Губная гармошка — это из военного детства, и настанет час, когда в «Жестоких глаголах» он воздаст ей — исторгательнице нехитрых звуков в равнодушно-холодных губах оккупанта. Впрочем, гармошка уже прошла в его строке, его товарищи по перу любили цитировать: «Гармоники пиликали, Европа браво топала. Глаза России никелем до слез слепили „Оппели“». Но он же не пришелец из оккупационного сорок второго? Да и губная гармошка не скрипка, на которой он в юности умел играть, не флейта, какою можно было бы увлечь зрячих или слепых, хоть людей, хоть зверей, подобно флейтисту из средневековой притчи-сказки! Да и разве хотел он этого? Может, надо ему было спуститься к берегу реки и через немудреные звуки вспомнить детство? Да, видимо, позабыл, что священное право частной собственности при любых режимах блюдется смертными, во все свои века пытающимися даже у Бога отнять землю и небо и определить в свою, частную собственность.

Проступок ничтожен, а сострадание, стыд, боль, раскаяние обширны и глубоки. Для совестливого Прасолова случившееся с ним действительно, что дорожная катастрофа.

Прежде, в первую судимость, он писал одному хорошему знакомому:

«Я уехал из Россоши… Мне нужно было горькое, но необходимое лекарство — изоляция на год, на два, чтобы окончательно очиститься от заразы, которая меня все больше захватывала.

И вот я девять месяцев работаю зав. клубом. Никогда за последние годы не чувствовал себя так облегченно и спокойно. И, знаешь, у меня сейчас такое отвращение к прежней полутрезвой жизни, что не верю порой: неужели это со мной было?.. Сейчас много читаю и думаю. Я готовлюсь к новой жизни — и с трезвой головой…»

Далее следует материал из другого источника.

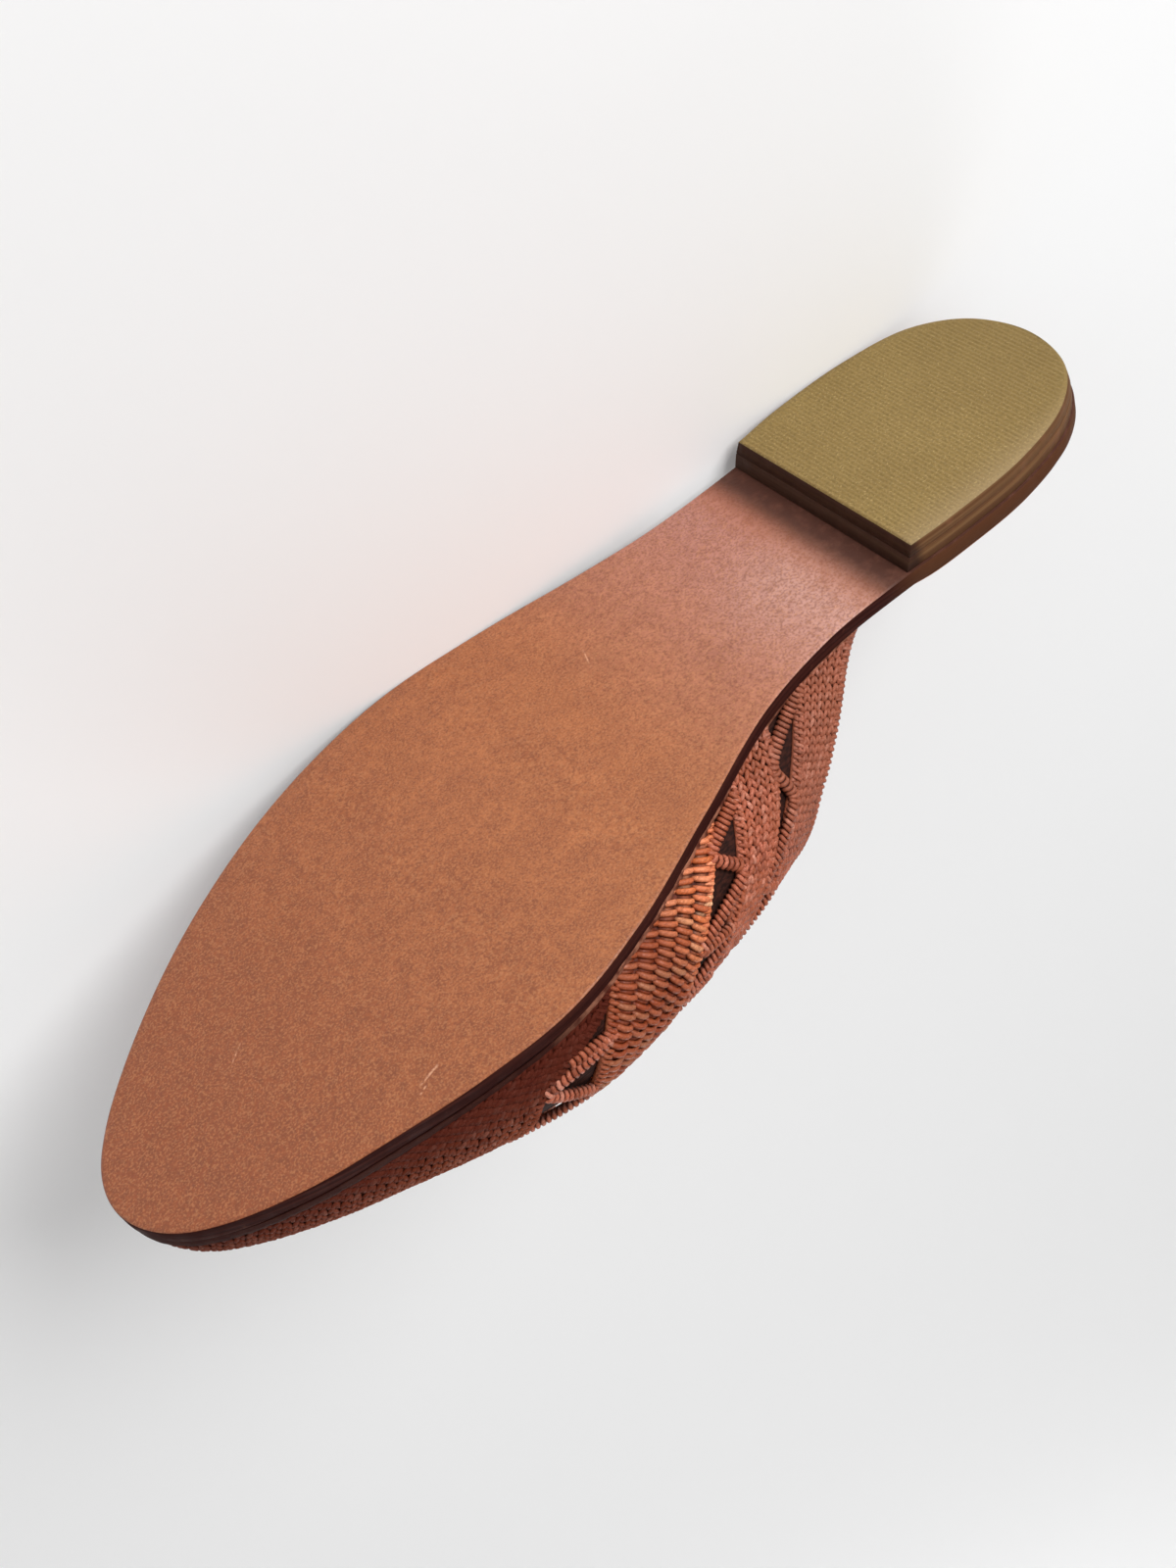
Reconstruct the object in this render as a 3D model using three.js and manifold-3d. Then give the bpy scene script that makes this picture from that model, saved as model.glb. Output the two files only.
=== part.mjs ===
// A woven raffia mule, left shoe, in millimetres.
// The shoe is built standing in its own axes and then laid on its outer side.
// Its own axes: X from heel to toe, +Y to the outer side of the foot, +Z up from the tread.

import * as THREE from "three";
import { mergeVertices } from "three/addons/utils/BufferGeometryUtils.js";
import Module from "manifold-3d";

const wasm = await Module();
wasm.setup();

// Driving dimensions
const GAP = 0.3;
const LIFT_THICKNESS = 2.8;
const HEEL_HEIGHT = 6;
const HEEL_LENGTH = 64;
const BREAST_SLANT = 2.5;
const HEEL_INSET = 0.4;
const LIFT_INSET = 0.8;
const OUTSOLE_THICKNESS = 4;
const INSOLE_THICKNESS = 1.8;
const INSOLE_INSET_HEEL = 1.2;
const UPPER_INSET = 1.4;
const WALL = 2;
const RIB_HEIGHT = 0.7;
const RIB_VALLEY = 0.25;
const CORD_WIDTH = 2.8;
const CORD_THICKNESS = 2.2;
const SHOULDER_WIDTH_POWER = 0.62;
const SHOULDER_HEIGHT_POWER = 0.85;
const SIDE_SPACING = 1.6;
const BULGE_POWER = 0.6;
const TOE_WIDTH = 30;

// Turn from standing to lying on the outer side, in degrees
const LIE_ROLL = -87.55;
const LIE_PITCH = -5.24;

// Outline of the outsole from above: outer and inner edge at each distance from the heel
const SOLE_ROWS = [
  { x: 4, outer: 14.5, inner: -14.8 },
  { x: 14, outer: 24, inner: -23.6 },
  { x: 30, outer: 28.2, inner: -28 },
  { x: 50, outer: 29.2, inner: -28.4 },
  { x: 65, outer: 28.2, inner: -27.4 },
  { x: 85, outer: 29.6, inner: -26.6 },
  { x: 105, outer: 32.8, inner: -30 },
  { x: 130, outer: 37.2, inner: -40.5 },
  { x: 155, outer: 39.4, inner: -51.2 },
  { x: 175, outer: 37.4, inner: -56 },
  { x: 195, outer: 32.4, inner: -55 },
  { x: 215, outer: 24.2, inner: -51.2 },
  { x: 230, outer: 15.6, inner: -47.4 },
  { x: 245, outer: 4.4, inner: -41 },
  { x: 254, outer: -4.4, inner: -34.4 },
  { x: 259, outer: -12, inner: -27 },
];
const HEEL_APEX = { x: 0, y: 0 };
const TOE_APEX = { x: 260.6, y: -19.6 };

// Height of the outsole's underside along the shoe: heel seat, low arch, ball and toe spring
const PROFILE_ROWS = [
  { x: 0, z: 6 },
  { x: 52, z: 6 },
  { x: 66, z: 6.05 },
  { x: 95, z: 7.4 },
  { x: 125, z: 7.4 },
  { x: 160, z: 6.8 },
  { x: 190, z: 7.4 },
  { x: 225, z: 9.4 },
  { x: 262, z: 12.2 },
];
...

Чуть позже Ростовцевой писал: «…Не думал о такой беде, никак до сих пор не укладывается в голове. Выйду отсюда и скажу искреннее спасибо тем, кто помог мне сбросить налетную житейскую дрянь, приведшую меня в суровое чистилище».

И вот — снова чистилище? Или — катастрофа? Наказание было столь несоразмерным проступку, а сами случайность и абсурдность его были столь очевидны и невероятны, что для Прасолова это было как потрясение, как черный сполох и удар судьбы.